> Brief: Using the listing beneath this task, count the lines with the word "body" and write only the result.

> Given material:
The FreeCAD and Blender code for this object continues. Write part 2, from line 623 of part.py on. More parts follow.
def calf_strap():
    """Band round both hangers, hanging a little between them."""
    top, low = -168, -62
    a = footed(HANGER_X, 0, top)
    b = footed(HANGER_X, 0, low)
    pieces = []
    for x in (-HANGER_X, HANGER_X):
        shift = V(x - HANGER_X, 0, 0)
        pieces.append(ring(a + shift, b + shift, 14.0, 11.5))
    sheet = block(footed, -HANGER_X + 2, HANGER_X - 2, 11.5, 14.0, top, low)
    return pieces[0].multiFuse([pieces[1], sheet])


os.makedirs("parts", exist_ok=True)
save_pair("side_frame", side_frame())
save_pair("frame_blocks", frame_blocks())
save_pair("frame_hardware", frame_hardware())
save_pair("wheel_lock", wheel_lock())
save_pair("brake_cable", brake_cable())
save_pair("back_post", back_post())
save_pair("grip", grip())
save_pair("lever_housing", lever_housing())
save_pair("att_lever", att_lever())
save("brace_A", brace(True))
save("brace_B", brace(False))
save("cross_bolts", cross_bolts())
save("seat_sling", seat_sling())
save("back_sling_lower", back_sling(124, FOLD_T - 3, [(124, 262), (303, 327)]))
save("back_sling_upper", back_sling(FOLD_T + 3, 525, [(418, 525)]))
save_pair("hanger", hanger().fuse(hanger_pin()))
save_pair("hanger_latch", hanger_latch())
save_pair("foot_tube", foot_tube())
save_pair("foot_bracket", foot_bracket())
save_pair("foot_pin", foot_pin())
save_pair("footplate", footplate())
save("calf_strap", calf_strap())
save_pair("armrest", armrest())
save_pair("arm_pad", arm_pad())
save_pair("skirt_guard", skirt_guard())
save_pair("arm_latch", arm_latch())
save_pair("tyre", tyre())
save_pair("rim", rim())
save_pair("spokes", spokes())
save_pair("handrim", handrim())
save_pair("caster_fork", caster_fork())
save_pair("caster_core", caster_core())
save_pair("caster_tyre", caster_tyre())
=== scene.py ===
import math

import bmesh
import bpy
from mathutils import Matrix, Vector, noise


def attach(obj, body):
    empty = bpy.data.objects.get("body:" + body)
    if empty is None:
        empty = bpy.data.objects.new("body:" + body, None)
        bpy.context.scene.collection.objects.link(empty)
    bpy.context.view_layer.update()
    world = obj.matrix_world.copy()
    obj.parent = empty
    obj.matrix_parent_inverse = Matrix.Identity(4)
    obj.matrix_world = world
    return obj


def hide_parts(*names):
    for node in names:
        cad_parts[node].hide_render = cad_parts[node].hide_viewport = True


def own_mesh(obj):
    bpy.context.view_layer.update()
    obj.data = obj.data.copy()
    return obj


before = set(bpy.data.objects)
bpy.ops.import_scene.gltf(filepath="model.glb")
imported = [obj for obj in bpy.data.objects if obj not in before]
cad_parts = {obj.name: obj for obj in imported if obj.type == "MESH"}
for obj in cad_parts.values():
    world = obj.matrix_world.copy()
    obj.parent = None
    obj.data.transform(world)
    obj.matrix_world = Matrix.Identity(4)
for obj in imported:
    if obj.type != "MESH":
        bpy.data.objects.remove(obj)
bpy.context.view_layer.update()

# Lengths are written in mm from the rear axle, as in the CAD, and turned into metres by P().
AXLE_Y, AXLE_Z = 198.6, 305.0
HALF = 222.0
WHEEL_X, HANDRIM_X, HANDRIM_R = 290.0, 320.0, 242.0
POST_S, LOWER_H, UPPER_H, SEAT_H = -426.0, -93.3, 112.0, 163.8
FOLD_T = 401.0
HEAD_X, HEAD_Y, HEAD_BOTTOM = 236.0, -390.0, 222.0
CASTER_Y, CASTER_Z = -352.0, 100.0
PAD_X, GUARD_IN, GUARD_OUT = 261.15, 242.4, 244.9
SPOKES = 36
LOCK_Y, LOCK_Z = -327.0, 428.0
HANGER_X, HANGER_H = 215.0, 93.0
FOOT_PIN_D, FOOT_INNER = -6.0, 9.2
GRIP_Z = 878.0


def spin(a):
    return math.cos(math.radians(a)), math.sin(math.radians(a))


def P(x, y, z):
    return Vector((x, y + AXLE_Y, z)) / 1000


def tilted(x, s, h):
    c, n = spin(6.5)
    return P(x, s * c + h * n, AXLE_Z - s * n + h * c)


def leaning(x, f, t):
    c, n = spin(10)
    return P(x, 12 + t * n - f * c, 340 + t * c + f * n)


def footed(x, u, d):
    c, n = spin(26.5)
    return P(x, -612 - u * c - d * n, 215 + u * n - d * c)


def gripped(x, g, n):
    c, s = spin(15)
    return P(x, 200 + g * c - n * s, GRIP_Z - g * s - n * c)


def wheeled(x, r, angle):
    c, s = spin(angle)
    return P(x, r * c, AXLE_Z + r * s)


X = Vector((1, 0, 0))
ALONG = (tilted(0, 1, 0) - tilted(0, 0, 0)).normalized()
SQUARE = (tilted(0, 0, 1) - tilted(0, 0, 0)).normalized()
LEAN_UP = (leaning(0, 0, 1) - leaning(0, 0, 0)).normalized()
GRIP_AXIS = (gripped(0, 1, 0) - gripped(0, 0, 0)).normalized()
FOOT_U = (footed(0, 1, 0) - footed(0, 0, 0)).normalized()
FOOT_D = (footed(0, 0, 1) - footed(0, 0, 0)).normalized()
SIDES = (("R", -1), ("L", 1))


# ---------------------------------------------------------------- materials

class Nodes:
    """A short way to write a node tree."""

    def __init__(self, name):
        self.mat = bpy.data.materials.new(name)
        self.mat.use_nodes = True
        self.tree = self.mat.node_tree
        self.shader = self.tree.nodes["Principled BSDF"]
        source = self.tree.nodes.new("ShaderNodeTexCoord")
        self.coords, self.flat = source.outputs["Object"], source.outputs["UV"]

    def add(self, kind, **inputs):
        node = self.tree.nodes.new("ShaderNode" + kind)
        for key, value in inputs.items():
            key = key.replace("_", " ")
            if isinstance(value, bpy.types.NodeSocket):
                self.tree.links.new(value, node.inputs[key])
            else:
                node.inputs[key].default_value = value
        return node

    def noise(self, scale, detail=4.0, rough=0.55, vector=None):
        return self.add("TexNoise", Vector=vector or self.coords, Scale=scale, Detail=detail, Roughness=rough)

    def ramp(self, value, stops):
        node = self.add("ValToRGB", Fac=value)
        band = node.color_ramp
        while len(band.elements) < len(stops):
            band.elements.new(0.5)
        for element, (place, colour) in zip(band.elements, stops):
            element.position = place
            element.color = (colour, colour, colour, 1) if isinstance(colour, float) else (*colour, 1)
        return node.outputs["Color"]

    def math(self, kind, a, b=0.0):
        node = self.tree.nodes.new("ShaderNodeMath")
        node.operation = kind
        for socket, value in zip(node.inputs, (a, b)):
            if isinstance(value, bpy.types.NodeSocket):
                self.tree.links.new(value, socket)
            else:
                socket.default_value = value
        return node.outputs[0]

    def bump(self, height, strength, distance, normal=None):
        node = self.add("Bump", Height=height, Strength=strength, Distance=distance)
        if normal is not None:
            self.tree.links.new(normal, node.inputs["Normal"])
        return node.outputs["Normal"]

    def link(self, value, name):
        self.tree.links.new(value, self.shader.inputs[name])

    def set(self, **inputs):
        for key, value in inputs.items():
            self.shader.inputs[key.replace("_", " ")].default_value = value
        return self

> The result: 3